Gesetzgebung gefährdet Wettbewerbsfähigkeit
Die Ergebnisse der durchgeführten kumulativen Kostenabschätzung zeigen deutlich, dass die chemische Industrie unter den überbordenden Gesetzesfolgekosten der Chemikaliengesetzgebung leidet. Hier ist dringender Handlungsbedarf seitens der Politik gefragt. Es bleibt zu hoffen, dass sich die politischen Entscheidungsträger mit den Ergebnissen der Studie befassen und Maßnahmen treffen, um den durch die Gesetzgebung entstehenden Verwaltungsaufwand für Unternehmen zu verringern. Ansonsten ist die Wettbewerbsfähigkeit genauso wie die Innovationskraft der europäischen Unternehmen der chemischen Industrie gefährdet.

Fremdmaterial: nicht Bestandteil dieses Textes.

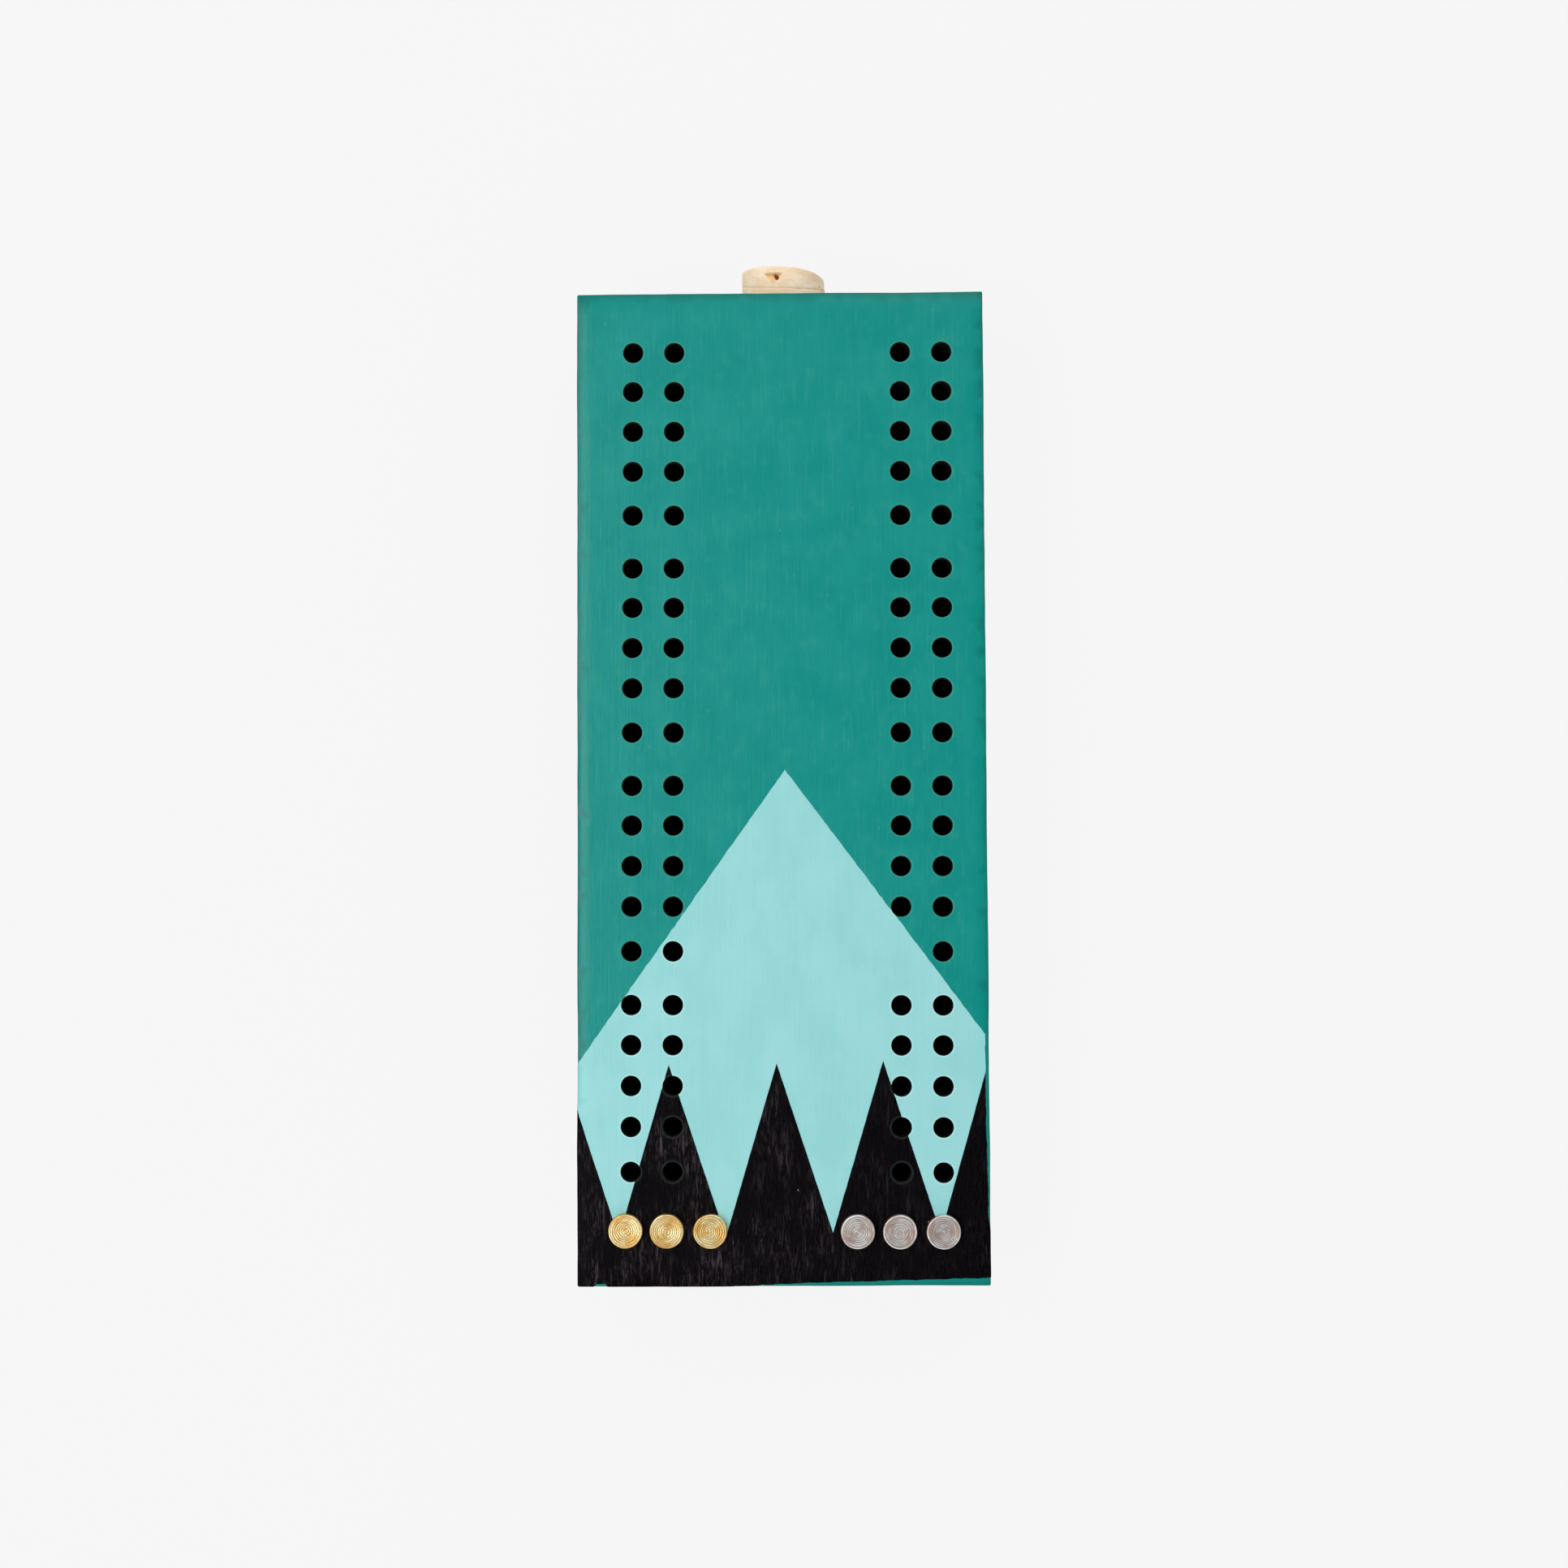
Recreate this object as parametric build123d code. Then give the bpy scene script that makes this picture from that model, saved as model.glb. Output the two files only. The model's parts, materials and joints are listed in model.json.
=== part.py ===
from build123d import *
import os
from math import radians, sin, tan

# A cribbage board: one painted wooden block, drilled with scoring holes in two double rows and
# with a row of start holes that hold six pegs. A wide bore in the head end stores the pegs and
# is closed by a cork.
#
# Frame, in millimetres: the origin is on the underside, in the middle of the block. +X runs
# across the block, +Y towards the corked head end, +Z up through the painted playing face.

# The wooden block. It sat a little turned under the drilling template, so its outline is
# turned against the rows of holes.
BOARD_LENGTH = 246.6
BOARD_WIDTH = 101.6
BOARD_THICKNESS = 38.0
BOARD_TURN = 0.27
EDGE_ROUND = 0.4

# The scoring holes: four columns of four groups, five holes to a group.
COLUMNS = (-37.2, -26.9, 29.55, 39.85)
FIRST_ROW = 108.25
ROW_STEPS = (0.0, 9.85, 19.9, 29.95, 41.0)
GROUPS = 4
GROUP_PITCH = 54.25
UNDRILLED = (2, 14)

# The start holes, one for each peg, in a row near the foot end.
START_ROW = -109.75
BRASS_COLUMNS = (-38.35, -28.2, -17.5)
STEEL_COLUMNS = (18.7, 29.05, 39.75)

# Every peg hole is the same drilled hole, with a 118 degree point and a broken rim.
HOLE_DIAMETER = 4.8
HOLE_DEPTH = 18.5
DRILL_POINT_ANGLE = 118.0
RIM_CHAMFER = 0.2

# A peg: a turned head over a thinner shank.
HEAD_DIAMETER = 8.4
HEAD_HEIGHT = 2.0
HEAD_CHAMFER = 0.4
SHANK_DIAMETER = 4.6
SHANK_LENGTH = 15.0
TIP_CHAMFER = 0.6

# The storage bore in the head end, and the cork that closes it.
BORE_X = 0.0
BORE_DIAMETER = 20.6
BORE_DEPTH = 110.0
BORE_HEIGHT = BOARD_THICKNESS / 2
CORK_DIAMETER = 21.2
CORK_STANDS_OUT = 8.86
CORK_SLANT = 5.4
CORK_END_ROUND = 0.4
PLUG_LENGTH = 15.5
PLUG_DIAMETER = 20.5
PLUG_TIP_DIAMETER = 19.7
CORK_SEAT_GAP = 0.02


def head_end(x):
    """The block's end face on its middle line, at a distance x across the block."""
    turn = radians(BOARD_TURN)
    return BOARD_LENGTH / 2 + x * tan(turn)


def rows():
    """The scoring rows, from the head end to the foot end."""
    return [FIRST_ROW - group * GROUP_PITCH - step for group in range(GROUPS) for step in ROW_STEPS]


def scoring_holes():
    """The centre of each scoring hole that is drilled."""
    return [
        (x, y)
        for column, x in enumerate(COLUMNS)
        for row, y in enumerate(rows())
        if (column, row) != UNDRILLED
    ]


def turned(points):
    """A solid of revolution about Z from (radius, height) points."""
    profile = make_face(Polyline(*[(r, 0, z) for r, z in points], close=True))
    return revolve(profile, Axis.Z)


def peg_hole():
    """The space that one drilled peg hole takes, with its mouth at z = 0."""
    radius = HOLE_DIAMETER / 2
    point_depth = radius / tan(radians(DRILL_POINT_ANGLE / 2))
    above = 1.0
    return turned(
        [
            (0, above),
            (radius + RIM_CHAMFER, above),
            (radius + RIM_CHAMFER, 0),
            (radius, -RIM_CHAMFER),
            (radius, -HOLE_DEPTH),
            (0, -HOLE_DEPTH - point_depth),
        ]
    )


def board():
    """The block with its edges eased, its peg holes and its storage bore."""
    blank = Box(
        BOARD_WIDTH,
        BOARD_LENGTH,
        BOARD_THICKNESS,
        align=(Align.CENTER, Align.CENTER, Align.MIN),
    )
    blank = Rot(0, 0, BOARD_TURN) * fillet(blank.edges(), EDGE_ROUND)
    start_holes = [(x, START_ROW) for x in BRASS_COLUMNS + STEEL_COLUMNS]
    hole = peg_hole()
    holes = [Pos(x, y, BOARD_THICKNESS) * hole for x, y in scoring_holes() + start_holes]
    bore_bottom = Pos(BORE_X, head_end(BORE_X) - BORE_DEPTH, BORE_HEIGHT)
    overshoot = 5.0
    bore = Cylinder(
        BORE_DIAMETER / 2,
        BORE_DEPTH + overshoot,
        align=(Align.CENTER, Align.CENTER, Align.MIN),
    )
    return blank - holes - bore_bottom * Rot(-90, 0, 0) * bore


def peg(x):
    """A peg standing in the start hole at x, with its head down on the playing face."""
    head = HEAD_DIAMETER / 2
    shank = SHANK_DIAMETER / 2
    outline = [
        (0, -SHANK_LENGTH),
        (shank - TIP_CHAMFER, -SHANK_LENGTH),
        (shank, -SHANK_LENGTH + TIP_CHAMFER),
        (shank, 0),
        (head, 0),
        (head, HEAD_HEIGHT - HEAD_CHAMFER),
        (head - HEAD_CHAMFER, HEAD_HEIGHT),
        (0, HEAD_HEIGHT),
    ]
    return Pos(x, START_ROW, BOARD_THICKNESS) * turned(outline)


def cork():
    """The cork: a tapered plug inside the bore and a wider end, cut off at a slant, outside."""
    radius = CORK_DIAMETER / 2
    seat = head_end(BORE_X + radius) + CORK_SEAT_GAP
    far_side = CORK_STANDS_OUT + radius * tan(radians(CORK_SLANT))
    body = turned(
        [
            (0, -PLUG_LENGTH),
            (PLUG_TIP_DIAMETER / 2, -PLUG_LENGTH),
            (PLUG_DIAMETER / 2, 0),
            (radius, 0),
            (radius, far_side),
            (0, far_side),
        ]
    )
    body = Pos(BORE_X, seat, BORE_HEIGHT) * Rot(-90, 0, 0) * body
    waste = Box(
        3 * CORK_DIAMETER,
        CORK_DIAMETER,
        3 * CORK_DIAMETER,
        align=(Align.CENTER, Align.MIN, Align.CENTER),
    )
    slanted_end = Pos(BORE_X, seat + CORK_STANDS_OUT, BORE_HEIGHT) * Rot(0, 0, -CORK_SLANT)
    body = body - slanted_end * waste
    end_face = body.faces().sort_by(Axis.Y)[-1]
    return fillet(end_face.edges(), CORK_END_ROUND)


def write(shape, node):
    """Save one node's solid."""
    export_step(shape, "parts/" + node + ".step")


os.makedirs("parts", exist_ok=True)
write(board(), "board")
write(cork(), "cork_stopper")
for metal, columns in (("brass", BRASS_COLUMNS), ("steel", STEEL_COLUMNS)):
    for number, column_x in enumerate(columns, start=1):
        write(peg(column_x), metal + "_peg_" + str(number))
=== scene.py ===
import json
import math

import bmesh
import bpy
import numpy as np
from mathutils import Matrix, Vector, noise
from mathutils.geometry import delaunay_2d_cdt
from mathutils.kdtree import KDTree


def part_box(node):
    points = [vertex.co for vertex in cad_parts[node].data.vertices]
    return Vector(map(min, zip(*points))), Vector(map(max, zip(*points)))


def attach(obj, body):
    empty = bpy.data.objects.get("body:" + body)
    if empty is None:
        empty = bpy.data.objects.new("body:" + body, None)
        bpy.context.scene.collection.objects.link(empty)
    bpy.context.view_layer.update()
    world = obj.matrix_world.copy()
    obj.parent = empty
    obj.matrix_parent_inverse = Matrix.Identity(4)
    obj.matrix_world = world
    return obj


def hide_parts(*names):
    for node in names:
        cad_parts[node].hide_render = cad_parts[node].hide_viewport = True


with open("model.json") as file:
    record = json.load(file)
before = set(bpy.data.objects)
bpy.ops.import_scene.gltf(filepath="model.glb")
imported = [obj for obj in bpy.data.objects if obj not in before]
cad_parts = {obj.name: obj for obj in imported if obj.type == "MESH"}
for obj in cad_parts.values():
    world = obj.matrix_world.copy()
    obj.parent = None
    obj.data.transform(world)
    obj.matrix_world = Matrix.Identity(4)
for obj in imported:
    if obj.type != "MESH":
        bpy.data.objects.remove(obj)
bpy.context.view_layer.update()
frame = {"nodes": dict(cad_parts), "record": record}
MM = 0.001

# ---------------------------------------------------------------------------------------------
# Sizes, in metres. The block's place and size come from the frame.

BLOCK_LOW, BLOCK_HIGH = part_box("board")
BLOCK_TOP = BLOCK_HIGH.z
BLOCK_TURN = math.radians(0.27)
EDGE_ROUND = 0.4 * MM

# The paint is modelled as layers on the teal block, and the topmost one ends just under the
# height at which the peg heads rest.
TEAL_BELOW_TOP = 0.12 * MM
AQUA_THICKNESS = 0.07 * MM
BLACK_THICKNESS = 0.10 * MM
PAINT_SINKS_IN = 0.05 * MM

# Painted outlines on the playing face, across and along the block. They run past its edges.
AQUA_PEAK = (0.8 * MM, 3.75 * MM)
AQUA_LEFT = (-52.6 * MM, -71.9 * MM)
AQUA_RIGHT = (50.2 * MM, -61.6 * MM)
ZIGZAG = [
    (-52.6 * MM, -74.0 * MM),
    (-40.1 * MM, -111.5 * MM),
    (-27.9 * MM, -69.2 * MM),
    (-13.7 * MM, -111.4 * MM),
    (-1.25 * MM, -68.8 * MM),
    (12.65 * MM, -110.25 * MM),
    (25.0 * MM, -68.1 * MM),
    (39.1 * MM, -110.3 * MM),
    (50.25 * MM, -70.9 * MM),
]
TAPE_EDGE = [
    (50.3 * MM, -86.5 * MM),
    (50.65 * MM, -96.4 * MM),
    (50.85 * MM, -106.3 * MM),
    (51.9 * MM, -114.0 * MM),
    (51.9 * MM, -121.05 * MM),
    (50.3 * MM, -121.1 * MM),
    (37.4 * MM, -121.6 * MM),
    (7.5 * MM, -122.4 * MM),
    (-22.4 * MM, -123.9 * MM),
    (-42.4 * MM, -124.1 * MM),
    (-43.4 * MM, -122.75 * MM),
    (-45.6 * MM, -122.9 * MM),
    (-46.6 * MM, -124.1 * MM),
    (-52.6 * MM, -125.2 * MM),
]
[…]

Österreichs Chemieindustrie in Zahlen
Die kunststoffverarbeitende Industrie, die in Österreich auch vom Fachverband der Chemischen Industrie betreut wird, trägt mehr als ein Drittel zum Produktionswert der Chemiebranche von insgesamt 14,9 Mrd. EUR (2015) bei. Mit Abstand folgen dahinter die Pharmabranche mit 14,3 %, sowie die Kunststofferzeuger mit 13,6 %. Auch die Chemikalienproduktion leistet einen zweistelligen Beitrag zum Gesamtumsatz der chemischen Industrie. Die Chemiefasern liegen mit 6,1 % an fünfter Stelle (Grafik 1).
Im August 2016 waren in Österreich 248 Betriebe in der chemischen Industrie tätig. Mittelständische Betriebe mit durchschnittlich rund 150 Mitarbeitern prägen das Bild: Fast jeder dritte Beschäftigte in der chemischen Industrie ist in einem KMU tätig. Von den rund 248 Unternehmen beschäftigen lediglich 50 mehr als 250 Arbeitnehmer.
Mitte 2016 beschäftigte Österreichs chemische Industrie rund 45.200 Mitarbeiter. Deren Zahl ist im Vergleich zum Vorjahr trotz gedämpfter Konjunktur leicht gestiegen (+1,9 %). Die Firmen halten den Mitarbeiterstand, weil sie grundsätzlich positiv gestimmt sind und auf einen Aufschwung hoffen.
Konjunktur: Warten auf den Aufschwung
Die Konjunkturentwicklung in der österreichischen chemischen Industrie ist weiterhin sehr verhalten. Seit dem Rekordjahr 2012 mit einem Branchenumsatz von 15,1 Mrd. EUR verharren die Erlöse bei knapp 15 Mrd. EUR. Bis zum Juni des Jahres 2016 konnte die Branche keinen nennenswerten Aufschwung verzeichnen (Grafik 2). Deutliche Einbußen beim Produktionswert hatten vor allem anorganische Chemikalien, Agrochemikalien und pharmazeutische Grundstoffe. Deutliche Steigerungen konnten Farbstoffe und Pigmente, sowie Körperpflegemittel erzielen. Auch wenn die endgültigen Zahlen für 2016 noch nicht vorliegen, so werden keine großen Änderungen erwartet. Trotz der Stagnation blickt die Branche jedoch mit Zuversicht in die Zukunft. Man glaubt, Licht am Ende des Tunnels zu sehen.
Die Handelsbilanz der österreichischen chemischen Industrie ist sehr ausgewogen, wobei die Einfuhren ein klein wenig überwiegen. Etwa zwei Drittel der Exporte landen innerhalb der EU (Grafik 3). Deutschland ist dabei der wichtigste Handelspartner. An zweiter Stelle liegt die Schweiz, mit Abstand folgt Italien.